### Data extract
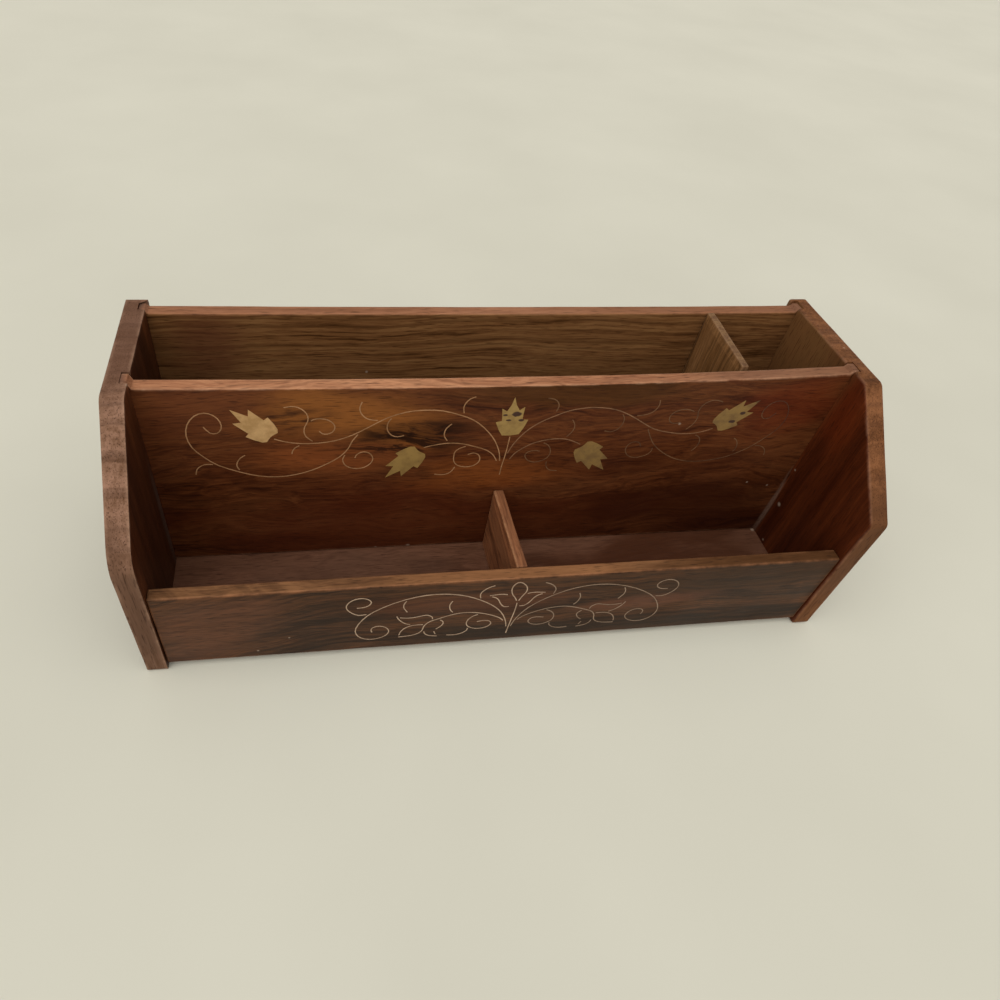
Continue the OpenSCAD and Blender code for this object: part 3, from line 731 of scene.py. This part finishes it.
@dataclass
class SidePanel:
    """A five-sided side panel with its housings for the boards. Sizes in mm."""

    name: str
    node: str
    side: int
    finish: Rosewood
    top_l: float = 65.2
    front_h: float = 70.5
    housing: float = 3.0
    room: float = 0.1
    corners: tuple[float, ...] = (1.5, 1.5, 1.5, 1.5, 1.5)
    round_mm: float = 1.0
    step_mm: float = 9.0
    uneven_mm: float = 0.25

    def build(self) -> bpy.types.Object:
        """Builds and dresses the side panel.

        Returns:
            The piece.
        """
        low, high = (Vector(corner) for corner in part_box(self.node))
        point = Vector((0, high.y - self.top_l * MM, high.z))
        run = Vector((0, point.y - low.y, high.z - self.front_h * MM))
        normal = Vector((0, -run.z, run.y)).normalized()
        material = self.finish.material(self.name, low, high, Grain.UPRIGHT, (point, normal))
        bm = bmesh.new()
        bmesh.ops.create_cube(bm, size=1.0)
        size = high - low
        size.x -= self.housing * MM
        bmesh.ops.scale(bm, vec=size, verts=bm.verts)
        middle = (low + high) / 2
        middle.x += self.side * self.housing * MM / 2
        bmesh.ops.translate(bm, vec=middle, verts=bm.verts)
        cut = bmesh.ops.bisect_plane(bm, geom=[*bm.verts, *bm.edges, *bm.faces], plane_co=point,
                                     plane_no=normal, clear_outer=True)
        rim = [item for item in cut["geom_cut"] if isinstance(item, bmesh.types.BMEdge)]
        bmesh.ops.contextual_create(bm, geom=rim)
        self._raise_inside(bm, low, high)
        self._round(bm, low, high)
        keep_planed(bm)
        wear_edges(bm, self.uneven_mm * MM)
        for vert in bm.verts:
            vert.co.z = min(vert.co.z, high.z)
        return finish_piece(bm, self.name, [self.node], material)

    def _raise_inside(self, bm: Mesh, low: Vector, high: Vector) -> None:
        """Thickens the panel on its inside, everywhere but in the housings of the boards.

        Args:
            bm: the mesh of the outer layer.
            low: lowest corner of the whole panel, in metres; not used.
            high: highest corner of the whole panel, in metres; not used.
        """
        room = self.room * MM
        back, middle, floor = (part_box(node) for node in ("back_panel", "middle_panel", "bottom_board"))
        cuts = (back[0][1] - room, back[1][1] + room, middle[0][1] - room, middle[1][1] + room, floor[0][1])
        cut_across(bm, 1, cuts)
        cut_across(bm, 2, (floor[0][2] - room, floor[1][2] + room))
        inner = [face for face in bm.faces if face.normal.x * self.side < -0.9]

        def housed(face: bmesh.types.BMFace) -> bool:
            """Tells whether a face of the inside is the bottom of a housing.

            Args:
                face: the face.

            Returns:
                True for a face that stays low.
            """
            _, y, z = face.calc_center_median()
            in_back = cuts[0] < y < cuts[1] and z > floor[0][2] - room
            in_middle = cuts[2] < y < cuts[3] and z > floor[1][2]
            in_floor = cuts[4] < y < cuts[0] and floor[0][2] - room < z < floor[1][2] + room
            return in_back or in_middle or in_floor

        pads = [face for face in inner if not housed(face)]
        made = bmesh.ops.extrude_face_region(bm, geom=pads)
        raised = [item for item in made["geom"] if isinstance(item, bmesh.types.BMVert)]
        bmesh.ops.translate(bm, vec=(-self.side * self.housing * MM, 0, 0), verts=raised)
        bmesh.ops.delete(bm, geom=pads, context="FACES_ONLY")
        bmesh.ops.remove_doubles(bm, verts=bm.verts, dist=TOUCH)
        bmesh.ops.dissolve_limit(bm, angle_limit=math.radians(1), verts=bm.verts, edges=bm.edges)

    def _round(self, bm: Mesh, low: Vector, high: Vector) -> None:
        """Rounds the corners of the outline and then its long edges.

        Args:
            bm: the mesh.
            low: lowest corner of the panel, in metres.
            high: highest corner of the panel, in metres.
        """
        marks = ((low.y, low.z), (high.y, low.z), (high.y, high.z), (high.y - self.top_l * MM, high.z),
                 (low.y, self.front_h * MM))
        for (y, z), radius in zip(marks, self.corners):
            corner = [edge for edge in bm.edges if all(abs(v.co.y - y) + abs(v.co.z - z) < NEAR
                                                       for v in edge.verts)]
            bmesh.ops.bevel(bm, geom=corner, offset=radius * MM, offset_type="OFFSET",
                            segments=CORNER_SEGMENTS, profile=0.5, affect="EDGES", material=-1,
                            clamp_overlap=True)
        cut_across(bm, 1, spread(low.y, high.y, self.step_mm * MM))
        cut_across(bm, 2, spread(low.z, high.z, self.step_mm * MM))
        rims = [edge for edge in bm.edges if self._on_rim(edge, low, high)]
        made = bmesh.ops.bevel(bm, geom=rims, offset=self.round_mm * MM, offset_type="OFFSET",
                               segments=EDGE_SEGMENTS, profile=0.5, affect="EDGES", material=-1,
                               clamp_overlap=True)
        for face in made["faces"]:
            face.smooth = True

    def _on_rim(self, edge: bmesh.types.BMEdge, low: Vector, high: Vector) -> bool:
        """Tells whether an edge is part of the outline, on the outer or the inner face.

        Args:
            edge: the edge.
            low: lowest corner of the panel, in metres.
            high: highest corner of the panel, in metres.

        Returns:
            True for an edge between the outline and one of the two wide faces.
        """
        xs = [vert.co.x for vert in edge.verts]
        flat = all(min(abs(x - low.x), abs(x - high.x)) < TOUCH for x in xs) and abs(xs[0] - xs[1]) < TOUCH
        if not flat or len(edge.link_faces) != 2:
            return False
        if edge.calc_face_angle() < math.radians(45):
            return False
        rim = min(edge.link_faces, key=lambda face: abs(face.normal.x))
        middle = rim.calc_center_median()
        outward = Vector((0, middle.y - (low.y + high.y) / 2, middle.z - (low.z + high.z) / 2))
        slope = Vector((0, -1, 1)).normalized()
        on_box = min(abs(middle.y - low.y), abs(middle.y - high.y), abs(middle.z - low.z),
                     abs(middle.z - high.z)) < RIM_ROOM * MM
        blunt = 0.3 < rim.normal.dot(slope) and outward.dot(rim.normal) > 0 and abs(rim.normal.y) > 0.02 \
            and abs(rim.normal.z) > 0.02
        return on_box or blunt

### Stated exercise
Reproduce the listing in full. Keep it exactly as written.

### Result of this exercise
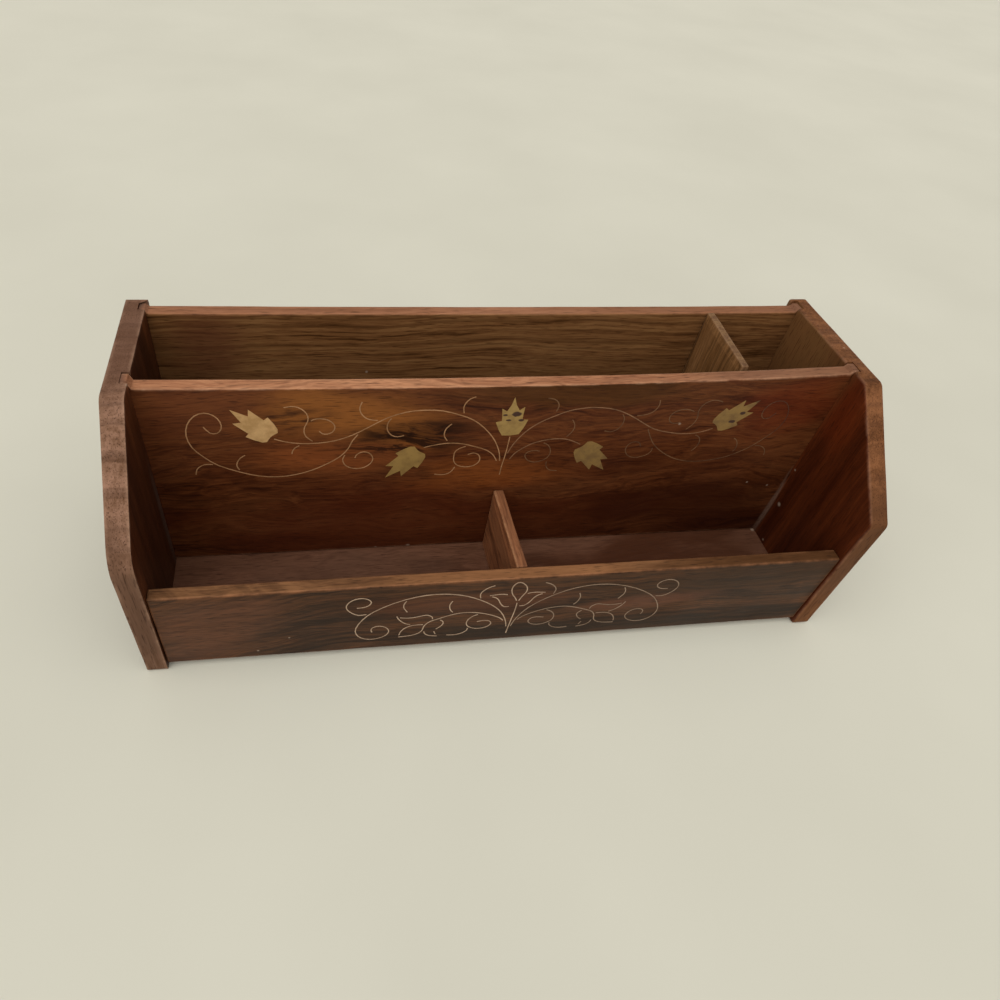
Continue the OpenSCAD and Blender code for this object: part 3, from line 731 of scene.py. This part finishes it.
@dataclass
class SidePanel:
    """A five-sided side panel with its housings for the boards. Sizes in mm."""

    name: str
    node: str
    side: int
    finish: Rosewood
    top_l: float = 65.2
    front_h: float = 70.5
    housing: float = 3.0
    room: float = 0.1
    corners: tuple[float, ...] = (1.5, 1.5, 1.5, 1.5, 1.5)
    round_mm: float = 1.0
    step_mm: float = 9.0
    uneven_mm: float = 0.25

    def build(self) -> bpy.types.Object:
        """Builds and dresses the side panel.

        Returns:
            The piece.
        """
        low, high = (Vector(corner) for corner in part_box(self.node))
        point = Vector((0, high.y - self.top_l * MM, high.z))
        run = Vector((0, point.y - low.y, high.z - self.front_h * MM))
        normal = Vector((0, -run.z, run.y)).normalized()
        material = self.finish.material(self.name, low, high, Grain.UPRIGHT, (point, normal))
        bm = bmesh.new()
        bmesh.ops.create_cube(bm, size=1.0)
        size = high - low
        size.x -= self.housing * MM
        bmesh.ops.scale(bm, vec=size, verts=bm.verts)
        middle = (low + high) / 2
        middle.x += self.side * self.housing * MM / 2
        bmesh.ops.translate(bm, vec=middle, verts=bm.verts)
        cut = bmesh.ops.bisect_plane(bm, geom=[*bm.verts, *bm.edges, *bm.faces], plane_co=point,
                                     plane_no=normal, clear_outer=True)
        rim = [item for item in cut["geom_cut"] if isinstance(item, bmesh.types.BMEdge)]
        bmesh.ops.contextual_create(bm, geom=rim)
        self._raise_inside(bm, low, high)
        self._round(bm, low, high)
        keep_planed(bm)
        wear_edges(bm, self.uneven_mm * MM)
        for vert in bm.verts:
            vert.co.z = min(vert.co.z, high.z)
        return finish_piece(bm, self.name, [self.node], material)

    def _raise_inside(self, bm: Mesh, low: Vector, high: Vector) -> None:
        """Thickens the panel on its inside, everywhere but in the housings of the boards.

        Args:
            bm: the mesh of the outer layer.
            low: lowest corner of the whole panel, in metres; not used.
            high: highest corner of the whole panel, in metres; not used.
        """
        room = self.room * MM
        back, middle, floor = (part_box(node) for node in ("back_panel", "middle_panel", "bottom_board"))
        cuts = (back[0][1] - room, back[1][1] + room, middle[0][1] - room, middle[1][1] + room, floor[0][1])
        cut_across(bm, 1, cuts)
        cut_across(bm, 2, (floor[0][2] - room, floor[1][2] + room))
        inner = [face for face in bm.faces if face.normal.x * self.side < -0.9]

        def housed(face: bmesh.types.BMFace) -> bool:
            """Tells whether a face of the inside is the bottom of a housing.

            Args:
                face: the face.

            Returns:
                True for a face that stays low.
            """
            _, y, z = face.calc_center_median()
            in_back = cuts[0] < y < cuts[1] and z > floor[0][2] - room
            in_middle = cuts[2] < y < cuts[3] and z > floor[1][2]
            in_floor = cuts[4] < y < cuts[0] and floor[0][2] - room < z < floor[1][2] + room
            return in_back or in_middle or in_floor

        pads = [face for face in inner if not housed(face)]
        made = bmesh.ops.extrude_face_region(bm, geom=pads)
        raised = [item for item in made["geom"] if isinstance(item, bmesh.types.BMVert)]
        bmesh.ops.translate(bm, vec=(-self.side * self.housing * MM, 0, 0), verts=raised)
        bmesh.ops.delete(bm, geom=pads, context="FACES_ONLY")
        bmesh.ops.remove_doubles(bm, verts=bm.verts, dist=TOUCH)
        bmesh.ops.dissolve_limit(bm, angle_limit=math.radians(1), verts=bm.verts, edges=bm.edges)

    def _round(self, bm: Mesh, low: Vector, high: Vector) -> None:
        """Rounds the corners of the outline and then its long edges.

        Args:
            bm: the mesh.
            low: lowest corner of the panel, in metres.
            high: highest corner of the panel, in metres.
        """
        marks = ((low.y, low.z), (high.y, low.z), (high.y, high.z), (high.y - self.top_l * MM, high.z),
                 (low.y, self.front_h * MM))
        for (y, z), radius in zip(marks, self.corners):
            corner = [edge for edge in bm.edges if all(abs(v.co.y - y) + abs(v.co.z - z) < NEAR
                                                       for v in edge.verts)]
            bmesh.ops.bevel(bm, geom=corner, offset=radius * MM, offset_type="OFFSET",
                            segments=CORNER_SEGMENTS, profile=0.5, affect="EDGES", material=-1,
                            clamp_overlap=True)
        cut_across(bm, 1, spread(low.y, high.y, self.step_mm * MM))
        cut_across(bm, 2, spread(low.z, high.z, self.step_mm * MM))
        rims = [edge for edge in bm.edges if self._on_rim(edge, low, high)]
        made = bmesh.ops.bevel(bm, geom=rims, offset=self.round_mm * MM, offset_type="OFFSET",
                               segments=EDGE_SEGMENTS, profile=0.5, affect="EDGES", material=-1,
                               clamp_overlap=True)
        for face in made["faces"]:
            face.smooth = True

    def _on_rim(self, edge: bmesh.types.BMEdge, low: Vector, high: Vector) -> bool:
        """Tells whether an edge is part of the outline, on the outer or the inner face.

        Args:
            edge: the edge.
            low: lowest corner of the panel, in metres.
            high: highest corner of the panel, in metres.

        Returns:
            True for an edge between the outline and one of the two wide faces.
        """
        xs = [vert.co.x for vert in edge.verts]
        flat = all(min(abs(x - low.x), abs(x - high.x)) < TOUCH for x in xs) and abs(xs[0] - xs[1]) < TOUCH
        if not flat or len(edge.link_faces) != 2:
            return False
        if edge.calc_face_angle() < math.radians(45):
            return False
        rim = min(edge.link_faces, key=lambda face: abs(face.normal.x))
        middle = rim.calc_center_median()
        outward = Vector((0, middle.y - (low.y + high.y) / 2, middle.z - (low.z + high.z) / 2))
        slope = Vector((0, -1, 1)).normalized()
        on_box = min(abs(middle.y - low.y), abs(middle.y - high.y), abs(middle.z - low.z),
                     abs(middle.z - high.z)) < RIM_ROOM * MM
        blunt = 0.3 < rim.normal.dot(slope) and outward.dot(rim.normal) > 0 and abs(rim.normal.y) > 0.02 \
            and abs(rim.normal.z) > 0.02
        return on_box or blunt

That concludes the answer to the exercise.